Caminhada

Sapatos na nuca
Saia amarrada
Embaraço de fios
passos marcados

Areia nos olhos
Pouca visão
Areia dos dedos
Roçando no chão

Cabelos ao vento
Cabeça no ar
Olhar esquecido
De tanto calar

Longa caminhada
Na areia molhada
Gotas da jornada
Na saia enrugada.

quinta-feira, 10 de dezembro de 2009

O Balaio

Não é todo dia que se faz 6 anos e nessa idade, festa é uma coisa primordial tanto para a criança, e principalmente para os pais.

Dessa vez, minha mãe caprichou na festa: cinquenta convidados, mais de mil docinhos, salgadinhos e quitutes, carrinho de cachorro quente, algodão doce. Ia ser um festão!

Feito sob encomenda, bordados e lese compunham o meu vestido azul céu que apesar de lindíssimo, dava uma coceira infernal. Na verdade, nunca gostei de vestido e aquele não era diferente. Nem choro nem vela fizeram com que minha mãe desistisse dele e lá fui eu, para a belíssima festa, com um bico imenso, os olhos vermelhos e uma coceira que "só eu conseguia perceber".

Mas tinha algo que fazia que, por vários momentos, eu esquecesse da coceira: "o balaio".

Para receber os presentes, mamãe deixou um balaio bem maior do que eu logo na entrada da festa. Todo mundo que chegasse colocaria os presentes ali. Imaginem vocês: 50 convidados significavam 50 presentes! Era um sonho para qualquer criança: um balaio lotado de presentes e tudo pra mim! E começou a tortura...

Durante toda a festa, eu brincava um pouco e ia verificar o balaio. - Mãe, posso abrir os presentes? - Não! Só depois que a festa acabar. E depois de tantos nãos, a minha pergunta já começou a ser: - Mãe, que hora vamos cantar parabéns? Já torcendo pra todo mundo comer e bolo e ir embora, pra eu poder atacar o balaio de uma vez por todas.

Quase 9 horas da noite, lá estava eu me despedindo do último convidado e ao bater o portão, saí em debandada em direção ao balaio, que transbordava pacotes de todos os tipos e tamanhos. Qual não foi minha decepção quando minha mãe gritou: - Não! Hoje já está muito tarde. É hora de dormir, amanhã cedo você abre tudo.

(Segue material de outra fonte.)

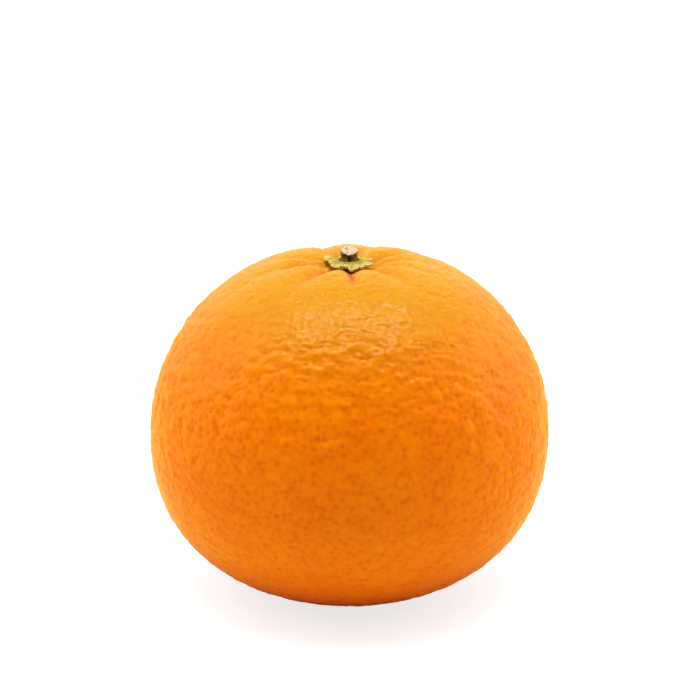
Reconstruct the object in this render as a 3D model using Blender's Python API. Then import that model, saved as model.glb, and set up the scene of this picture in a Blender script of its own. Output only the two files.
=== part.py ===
"""A murcott mandarin: the fruit, the green calyx on its stem end, and the clipped stem on the calyx.

Lengths are in metres and +Z is up. The origin is on the ground, under the middle of the fruit.
A bearing is an angle round an upright axis. It is 0 at the front (-Y) and grows towards +X.
"""

import math

import bmesh
import bpy

MM = 0.001
FIT_GAP = 0.3 * MM  # left between two pieces that touch

# The body of the fruit: a dome on a slightly squarer base
FRUIT_RADIUS = 36.1 * MM
DOME_HEIGHT = 35.2 * MM  # from the widest ring up to where the dome would close
BASE_DEPTH = 30.25 * MM  # from the widest ring down to where the base would close
DOME_FULLNESS = 1.97  # 2 is an ellipse, and more is squarer
BASE_FULLNESS = 2.28
OVALNESS = 0.2 * MM
OVAL_BEARING = math.radians(45)
LEAN = 0.38 * MM  # the top leans this far to the right, and the base to the left

# The stem end: the crown is flattened, and dips under the calyx
CROWN_DROP = 2.5 * MM
CROWN_SPREAD = 14.5 * MM
CROWN_TILT = 0.033  # the crown slopes down towards the back
DIP_DEPTH = 2.4 * MM
DIP_SPREAD = 6.3 * MM
STEM_SHIFT = 0.43 * MM  # the stem end is drawn this far back to the left
STEM_SHIFT_SPREAD = 12 * MM
STEM_X = LEAN - STEM_SHIFT

# Furrows that run out from the calyx between the shoulders: bearing in degrees, depth and reach
FURROWS = (
    (3, 1.05 * MM, 12 * MM),
    (41, 2.2 * MM, 12 * MM),
    (70, 1.2 * MM, 12 * MM),
    (92, 1.0 * MM, 12 * MM),
    (127, 2.3 * MM, 12 * MM),
    (164, 1.35 * MM, 15 * MM),
    (-160, 2.2 * MM, 15 * MM),
    (-104, 1.2 * MM, 12 * MM),
    (-76, 2.1 * MM, 13 * MM),
    (-37, 2.5 * MM, 12 * MM),
)
FURROW_START = 6 * MM  # full depth is reached this far out from the stem
FURROW_WIDTH = 0.2 * MM
FURROW_FLARE = 0.13  # extra width for each metre out
FURROW_ROUNDING = 1.4  # 1 is a sharp crease, and 2 a rounded valley
FURROW_BLEND = 3  # how sharply neighbouring furrows meet

# The blossom end: a flat ring that the fruit rests on, round a small dimple with a scar in it
FLAT_CUT = 0.35 * MM
DIMPLE_RADIUS = 4.4 * MM
DIMPLE_DEPTH = 0.7 * MM
SCAR_RADIUS = 1.3 * MM
SCAR_FLAT = 0.6  # the share of the scar's radius that is level
SCAR_RISE = 0.25 * MM

FRUIT_SEGMENTS = 84
FRUIT_RINGS = 50
POLE_CROWDING = 0.27  # draws the rings together at both ends, where the small forms are

# The calyx: bearing in degrees, reach, and half width in degrees of each lobe, round a plate
CALYX_LOBES = (
    (13, 4.3 * MM, 17),
    (40, 3.8 * MM, 13),
    (74, 4.05 * MM, 23),
    (120, 4.6 * MM, 20),
    (161, 4.1 * MM, 18),
    (-163, 4.2 * MM, 19),
    (-121, 5.0 * MM, 19),
    (-87, 3.6 * MM, 14),
    (-45, 4.0 * MM, 23),
)
CALYX_NOTCH = 2.8 * MM  # the plate's radius between two lobes
LOBE_SQUARENESS = 4  # 2 gives pointed lobes, and more gives blunt ones
CALYX_SAG = 0.1  # the share of a furrow's depth that the plate follows
CALYX_EDGE_THICKNESS = 0.64 * MM
CALYX_EDGE_ROUNDING = 0.35  # 1 rounds the edge like a ball's, and 0 squares it
CALYX_HUB_RISE = 1.4 * MM  # the plate thickens towards the stem
CALYX_HUB_SPREAD = 2.7 * MM
SOCKET_RADIUS = 1.95 * MM  # where the stem's foot stands in the calyx
SOCKET_FLOOR = 0.8  # the share of the socket's radius that is level
SOCKET_DEPTH = 0.9 * MM
SOCKET_SHARE = 0.5  # the share of the plate's rings that lies within the socket
CALYX_SEGMENTS = 80
CALYX_RINGS = 18

# The stem, clipped a little above the calyx
STEM_HEIGHT = 1.75 * MM
STEM_NECK_RADIUS = 1.4 * MM
STEM_FOOT_RADIUS = 1.5 * MM
STEM_CUT_RADIUS = 1.6 * MM
STEM_FOOT_SHARE = 0.35  # the foot's flare ends at this share of the height
STEM_CUT_SHARE = 0.45  # and the spread towards the cut starts at this one
STEM_RIBS = 7
STEM_RIB_HEIGHT = 0.06 * MM
STEM_CLEFT_DEPTH = 0.25 * MM
STEM_CLEFT_BEARING = math.radians(4)
STEM_CLEFT_WIDTH = math.radians(13)
STEM_CLEFT_TOP = 0.7  # the cleft fades out from this share of the height
CUT_TILT = math.radians(14)  # the cut slopes down towards the front
CUT_LEAN = math.radians(3)  # and a little to the right
STEM_SHARP_ANGLE = math.radians(40)
STEM_SEGMENTS = 40
STEM_LEVELS = 7

# Linear colours
PEEL_ORANGE = (0.871, 0.209, 0.005)
SEPAL_GREEN = (0.342, 0.356, 0.062)
TWIG_TAN = (0.445, 0.342, 0.235)


def bearing_of(x, y):
    return math.atan2(x, -y)


def at_bearing(radius, bearing):
    return radius * math.sin(bearing), -radius * math.cos(bearing)


def angle_between(a, b):
    return (a - b + math.pi) % (2 * math.pi) - math.pi


def smooth_step(low, high, value):
    share = min(max((value - low) / (high - low), 0), 1)
    return share * share * (3 - 2 * share)


def hill(distance, spread, power=2):
    """A smooth hill of height 1 that falls away with distance, flatter on top at a higher power."""
    return math.exp(-(abs(distance / spread) ** power))


def furrow_depth(radius, bearing):
    """How far the furrows take the skin down, this far out from the stem and on this bearing."""
    width = FURROW_WIDTH + FURROW_FLARE * radius
    total = 0
    for degrees, depth, reach in FURROWS:
        side = radius * angle_between(bearing, math.radians(degrees))
        valley = depth * hill(radius, reach) * hill(side, width, FURROW_ROUNDING)
        total += valley**FURROW_BLEND
    return smooth_step(0, FURROW_START, radius) * total ** (1 / FURROW_BLEND)


def blossom_rise(radius):
    """How far the skin stands off the ground inside the resting ring."""
    dimple = DIMPLE_DEPTH * (1 - smooth_step(0, DIMPLE_RADIUS, radius))
    scar = SCAR_RISE * (1 - smooth_step(SCAR_FLAT * SCAR_RADIUS, SCAR_RADIUS, radius))
    return dimple - scar


def side_shift(radius, up):
    """The fruit leans a little, and its stem end is drawn back to the left."""
    shift = LEAN * up
    if up > 0:
        shift -= STEM_SHIFT * hill(radius, STEM_SHIFT_SPREAD)
    return shift


def skin_point(polar, bearing, furrow_share=1):
    """The point of the skin in this direction from the middle of the widest ring."""
    out, up = math.sin(polar), math.cos(polar)
    half_height = DOME_HEIGHT if up > 0 else BASE_DEPTH
    fullness = DOME_FULLNESS if up > 0 else BASE_FULLNESS
    widest = FRUIT_RADIUS + OVALNESS * math.cos(2 * (bearing - OVAL_BEARING))
    reach = (abs(out / widest) ** fullness + abs(up / half_height) ** fullness) ** (-1 / fullness)
    radius, height = reach * out, reach * up
    if up > 0:
        height -= CROWN_DROP * hill(radius, CROWN_SPREAD)
        height -= DIP_DEPTH * hill(radius, DIP_SPREAD, 3)
        height -= furrow_share * furrow_depth(radius, bearing)
        height += CROWN_TILT * up * radius * math.cos(bearing)
    height += BASE_DEPTH - FLAT_CUT
    if height < 0:
        height = blossom_rise(radius)
    x, y = at_bearing(radius, bearing)
    return x + side_shift(radius, up), y, height


def bridging_height(radius, bearing):
    """The height over the skin, this far out from the stem, of a surface that sags into each furrow."""
    near, far = 0, math.pi / 3
    for _ in range(30):
        polar = (near + far) / 2
        x, y, height = skin_point(polar, bearing, CALYX_SAG)
        if math.hypot(x - STEM_X, y) < radius:
            near = polar
        else:
            far = polar
    return height


def finish(name, colour, roughness):
    """A plain material in a linear colour."""
    made = bpy.data.materials.new(name)
    made.use_nodes = True
    made.diffuse_color = (*colour, 1)
    surface = made.node_tree.nodes["Principled BSDF"]
    surface.inputs["Base Color"].default_value = (*colour, 1)
    surface.inputs["Roughness"].default_value = roughness
    surface.inputs["Metallic"].default_value = 0
    return made


def add_piece(collection, name, bm, material):
    """Makes an object of a mesh under construction, shaded smooth."""
    bmesh.ops.recalc_face_normals(bm, faces=bm.faces)
    mesh = bpy.data.meshes.new(name)
    bm.to_mesh(mesh)
    bm.free()
    mesh.materials.append(material)
    mesh.shade_smooth()
    piece = bpy.data.objects.new(name, mesh)
    collection.objects.link(piece)
    return piece


def ball(segments, rings):
    """A unit ball, whose points are then moved to where a formula says."""
    bm = bmesh.new()
    bmesh.ops.create_uvsphere(bm, u_segments=segments, v_segments=rings, radius=1)
    return bm


def make_fruit(collection):
    bm = ball(FRUIT_SEGMENTS, FRUIT_RINGS)
    for point in bm.verts:
        polar = math.acos(min(max(point.co.z, -1), 1))
        polar -= POLE_CROWDING * math.sin(2 * polar)
        point.co = skin_point(polar, bearing_of(point.co.x, point.co.y))
    return add_piece(collection, "fruit", bm, finish("peel", PEEL_ORANGE, 0.42))


def calyx_edge(bearing):
    """The calyx's radius on this bearing: the longest lobe there, or the notch between two."""
    radius = CALYX_NOTCH
    for degrees, reach, half_width in CALYX_LOBES:
        turn = angle_between(bearing, math.radians(degrees)) / math.radians(half_width)
        radius = max(radius, CALYX_NOTCH + (reach - CALYX_NOTCH) * (1 - turn**LOBE_SQUARENESS))
    return radius


def calyx_span(share, bearing):
    """How far out a ring of the plate lies: round in the socket, then spreading to the lobes' edge."""
    if share < SOCKET_SHARE:
        return SOCKET_RADIUS * share / SOCKET_SHARE
    outer = (share - SOCKET_SHARE) / (1 - SOCKET_SHARE)
    return SOCKET_RADIUS + (calyx_edge(bearing) - SOCKET_RADIUS) * outer


def calyx_sides(radius, bearing):
    """The heights of the plate's underside and top. The top rises to the stem and has a socket for it."""
    under = bridging_height(radius, bearing) + FIT_GAP
    hub = CALYX_HUB_RISE * hill(radius, CALYX_HUB_SPREAD)
    socket = SOCKET_DEPTH * (1 - smooth_step(SOCKET_FLOOR * SOCKET_RADIUS, SOCKET_RADIUS, radius))
    return under, under + CALYX_EDGE_THICKNESS + hub - socket


def make_calyx(collection):
    """A plate over the skin: the ball's upper half becomes its top, and the lower half its underside."""
    bm = ball(CALYX_SEGMENTS, CALYX_RINGS)
    for point in bm.verts:
        bearing = bearing_of(point.co.x, point.co.y)
        radius = calyx_span(math.hypot(point.co.x, point.co.y), bearing)
        under, over = calyx_sides(radius, bearing)
        side = math.copysign(abs(point.co.z) ** CALYX_EDGE_ROUNDING, point.co.z)
        x, y = at_bearing(radius, bearing)
        point.co = (x + STEM_X, y, (over + under) / 2 + side * (over - under) / 2)
    return add_piece(collection, "calyx", bm, finish("sepal", SEPAL_GREEN, 0.7))


def stem_radius(share, bearing):
    """The stem's radius at a share of its height: a flared foot, a neck, and a cut that spreads."""
    foot = (STEM_FOOT_RADIUS - STEM_NECK_RADIUS) * (1 - smooth_step(0, STEM_FOOT_SHARE, share))
    cut = (STEM_CUT_RADIUS - STEM_NECK_RADIUS) * smooth_step(STEM_CUT_SHARE, 1, share)
    ribs = STEM_RIB_HEIGHT * math.cos(STEM_RIBS * bearing)
    cleft = STEM_CLEFT_DEPTH * hill(angle_between(bearing, STEM_CLEFT_BEARING), STEM_CLEFT_WIDTH)
    return STEM_NECK_RADIUS + foot + cut + ribs - cleft * (1 - smooth_step(STEM_CLEFT_TOP, 1, share))


def make_stem(collection):
    """A cylinder in levels, drawn in or out by the stem's profile and cut off at a slant."""
    foot = calyx_sides(0, 0)[1] + FIT_GAP
    bm = bmesh.new()
    bmesh.ops.create_cone(
        bm, cap_ends=True, cap_tris=False, segments=STEM_SEGMENTS, radius1=1, radius2=1, depth=1
    )
    uprights = [edge for edge in bm.edges if abs(edge.verts[0].co.z - edge.verts[1].co.z) > 0.5]
    bmesh.ops.subdivide_edges(bm, edges=uprights, cuts=STEM_LEVELS)
    for point in bm.verts:
        share = point.co.z + 0.5
        bearing = bearing_of(point.co.x, point.co.y)
        x, y = at_bearing(stem_radius(share, bearing), bearing)
        slant = y * math.tan(CUT_TILT) - x * math.tan(CUT_LEAN)
        point.co = (x + STEM_X, y, foot + share * (STEM_HEIGHT + slant))
    stem = add_piece(collection, "stem", bm, finish("twig", TWIG_TAN, 0.85))
    stem.data.set_sharp_from_angle(angle=STEM_SHARP_ANGLE)
    return stem


def clear_scene():
    for thing in list(bpy.data.objects):
        bpy.data.objects.remove(thing, do_unlink=True)


def main():
    clear_scene()
    collection = bpy.data.collections.new("murcott_mandarin")
    bpy.context.scene.collection.children.link(collection)
    make_fruit(collection)
    make_calyx(collection)
    make_stem(collection)


main()
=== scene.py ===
# %% [markdown]
# # A murcott mandarin
# The solid model gives us three plain pieces: the fruit, the green calyx on its stem end, and the
# clipped stem that stands on the calyx. This lesson dresses them. We make a finer copy of each
# piece with the small forms that a solid leaves out, give it a finish made from nodes, and light
# it softly. The fine pieces follow the same formulas as the solids, so they fit without a nudge.

# %% Load the frame
import math

import bmesh
import bpy
import numpy as np
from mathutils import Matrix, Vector, noise
from mathutils.kdtree import KDTree


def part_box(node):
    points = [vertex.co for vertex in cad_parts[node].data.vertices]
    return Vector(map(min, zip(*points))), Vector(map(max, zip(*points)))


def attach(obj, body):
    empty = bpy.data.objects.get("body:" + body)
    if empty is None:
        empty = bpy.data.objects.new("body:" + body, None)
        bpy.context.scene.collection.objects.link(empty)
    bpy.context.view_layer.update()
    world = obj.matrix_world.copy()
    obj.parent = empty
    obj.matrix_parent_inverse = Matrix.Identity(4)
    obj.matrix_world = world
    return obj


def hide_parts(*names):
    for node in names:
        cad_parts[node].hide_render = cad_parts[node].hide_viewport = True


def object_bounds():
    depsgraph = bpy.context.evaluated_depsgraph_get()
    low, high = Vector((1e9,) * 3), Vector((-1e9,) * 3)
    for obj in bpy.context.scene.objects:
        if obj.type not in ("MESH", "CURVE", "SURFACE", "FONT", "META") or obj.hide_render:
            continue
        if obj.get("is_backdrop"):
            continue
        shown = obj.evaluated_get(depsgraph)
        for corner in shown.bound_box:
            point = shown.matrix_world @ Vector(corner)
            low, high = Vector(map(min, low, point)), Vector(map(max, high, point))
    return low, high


MM = 0.001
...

Essa é a maior sacanagem que os adultos já inventaram na vida, fazer uma criança esperar para abrir presentes, comer ovo de páscoa, tudo depois que dormir. Acho que sofro de ansiedade até hoje só de lembrar do quanto foi difícil olhar aquele balaio, maior do que eu, abarrotado de presentes, tudo pra mim... e ter que ir dormir sem abrir NENHUM!

Ok, como sempre fui uma criança obediente, fui dormir o mais rápido possível para acordar o mais rápido possível e poder, enfim, abrir os presentes.

A noite inteira foi marcada por pesadelos, sonhos de que eu ia abrir os presentes e eles não estavam mais lá. O balaio dançava ao meu redor, sussurrava brincadeiras aos meus ouvidos. Panelinhas, barbies, bonecas, joguinhos, tudo falava e dançava comigo.

Na manhã seguinte, acordei antes do horário normal e desci as escadas correndo, pois o balaio havia dormido no barracão, nos fundos da casa. Fui até a sala, a porta estava fechada. Na cozinha, a mesma estória. Subi até o quarto da minha mãe, entrei e chamei baixinho: - Mãe, vamos abrir os presentes? Já amanheceu. Ela colocou o roby e desceu lentamente, passou na cozinha, pegou um leite e saiu lá fora comigo.

Até que enfim eu ia saber o que tinha no balaio! Os 100m até o barracão pareciam uma eternidade.

A primeira coisa que vi foi uma claridade maior do que de costume saindo das janelas do fundo do barracão. De repente, olhei para minha mãe e ela se espantou, pois algo estava errado: alguém quebrou as grades do fundo do barracão, entrou durante a noite e esvaziou o balaio.